GOP leaders came to Gov. Mark Dayton Monday with their “halfway point” in the ongoing negotiations to solve Minnesota’s $5 billion budget deficit and stave off a partial government shutdown on July 1.
The Republican plan would fund K-12 education and public safety and the judiciary — nearly half of the state budget — at the same level Dayton’s proposal would, a roughly $110 million increase in those areas from the GOP’s base funding targets.
“Today we talked about kids, cops and courts,” Senate Majority Leader Amy Koch told reporters after the meeting, which she called “productive.”
Despite the move toward Dayton’s priorities, no real progress emerged from the proposal, because the shifts would come without additional tax revenue and would require additional cuts in other programs to balance the spending.
GOP leaders, Dayton still at impasse
House Speaker Kurt Zellers called the move a “significant compromise from our caucus,” although Republicans are sticking hard to their $34 billion spending target.
That means the $80 million funding increase for education and the $30 million bump for public safety will come at the expense of other areas in the Republican budget.
“They are going to have to move from the $34 billion [target],” Dayton said.
More than $1 billion separate the two proposals. Despite more optimism from the governor and GOP leaders, it appeared the “halfway point” approach was a limited one.
“It’s not going to work that way with every bill,” Koch said. “We’re not going to meet the governor 100 percent; we’re not going to.”

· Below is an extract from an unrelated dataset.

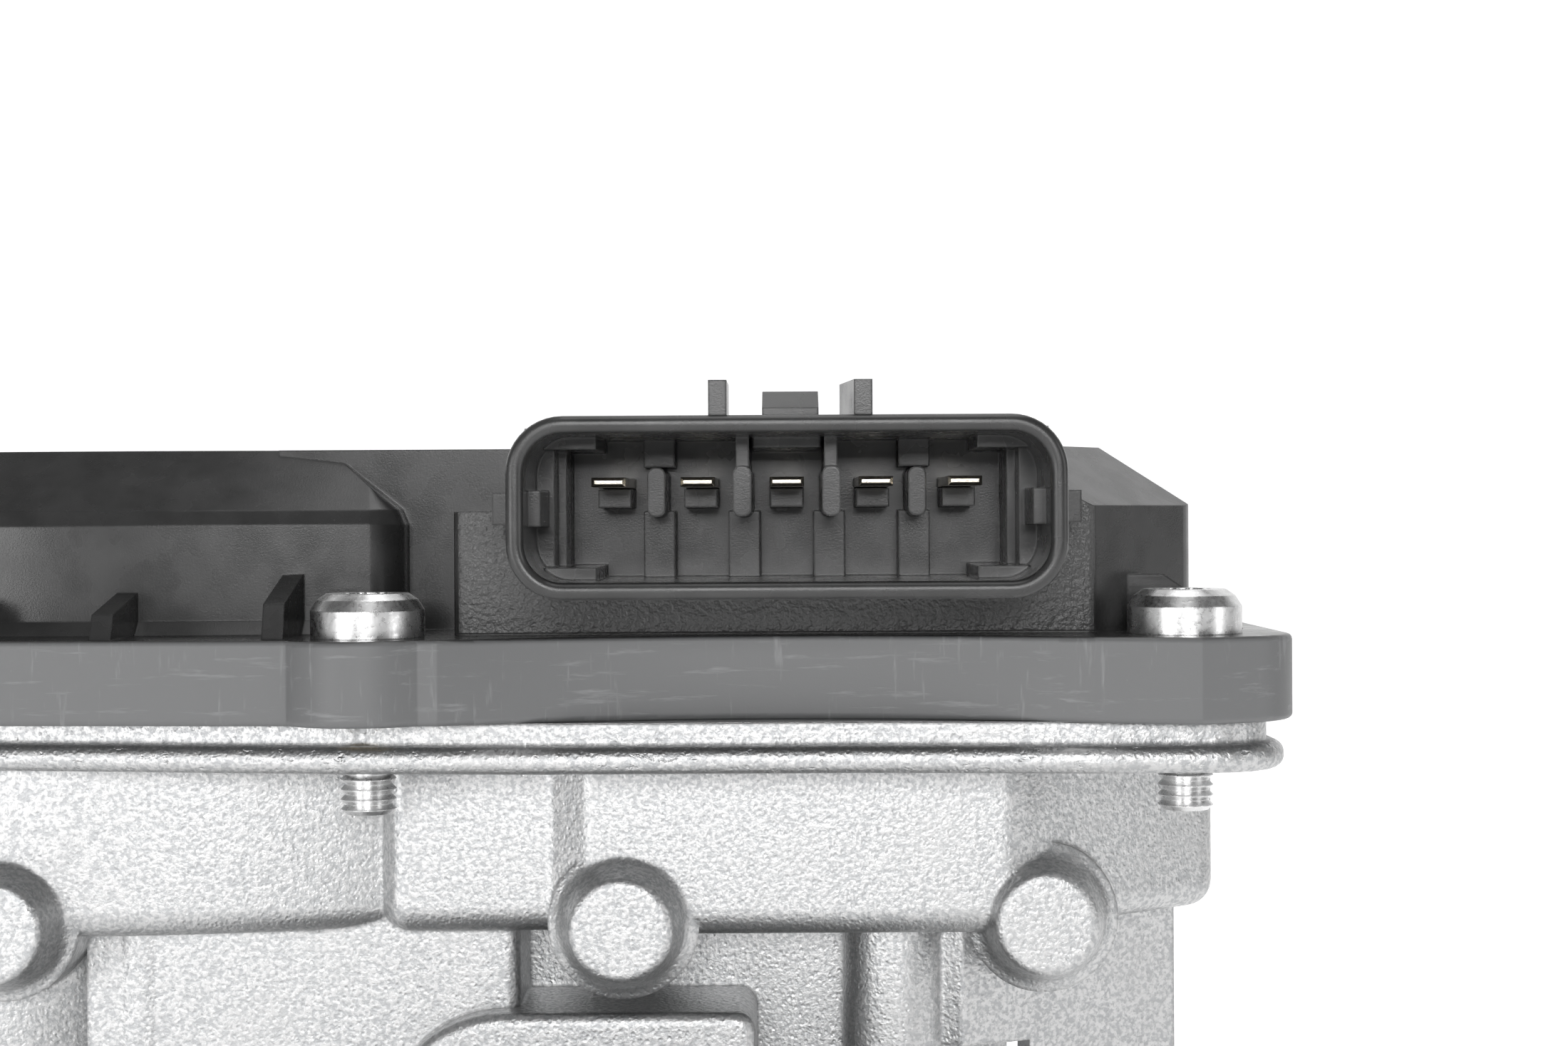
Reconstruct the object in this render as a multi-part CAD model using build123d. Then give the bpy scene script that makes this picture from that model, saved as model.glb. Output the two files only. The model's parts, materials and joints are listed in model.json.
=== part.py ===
from build123d import *
import math
import os

# Electronic throttle body: a cast housing with a round air bore, a butterfly plate on a vertical
# shaft, a two-stage gear train driven by a small DC motor, and a moulded gear cover that carries
# a five-way connector.  Millimetres.  +Z is up along the throttle shaft, towards the gear cover,
# and the air bore runs along Y.  The sub-parts are drawn about the point where shaft and bore
# cross, and are written with the origin at the centre of the manifold face.

# ---------------------------------------------------------------- barrel, flange and plate
BORE_R = 30.0
BORE_WALL = 4.0
BARREL_R = BORE_R + BORE_WALL
FACE_Y = 40.0            # manifold face, measured from the shaft
SPIGOT_END_Y = -46.0     # free end of the hose spigot
SPIGOT_R = BARREL_R - 1.0
SPIGOT_LEN = 16.0        # plain round length that takes the hose, behind the nose
SPIGOT_NOSE = 1.0
FLANGE_T = 8.0
BOLT_HALF_X = BORE_R - 5.0      # manifold bolts, from the bore axis
BOLT_HALF_Z = BORE_R + 1.0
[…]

Dayton insists that negotiations should focus on a “global” budget deal that includes new state revenue, while Republicans have stood firm against tax increases and are seeking a piece-by-piece approach.
“It doesn’t really indicate to me that they’re willing to meet halfway,” Dayton said after Republicans presented the proposal.
Koch disagreed. “We are coming 100 percent to the governor’s budget [for K-12 and Public Safety],” she said.
The bills are also rife with Republican-inspired policies and reforms, which makes negotiations more complicated. Koch said because the GOP moved to Dayton’s numbers on the budget spending targets, there is “an expectation on the reforms.”
That means Dayton would have to agree to policies — such as cuts to integration funding and special-education spending — that he has strongly opposed in the past.
The Republicans hope a special session could be called by the end of the week to pass the bills and enact “nation-leading reform in education.”
“I don’t think that’s likely,” Dayton said.
Dayton and the Republicans will meet again on Wednesday, but executive branch staff and committee chairs will convene all week to continue negotiations on individual budget bills.
Republicans thought Dayton would attend the first of such meetings — held Monday for the K-12 education bill — and were quick to criticize him when he didn’t.
“This morning was very frustrating,” GOP Rep. Tim Kelly said. “The governor apologized for the miscommunication.”
Dayton also said he won’t take part in the upcoming meetings on individual budget bills.
“I had a bunch of other things I had to do,” Dayton said, explaining why he didn’t attend the K-12 negotiations. “We’ve still got a state government to run.”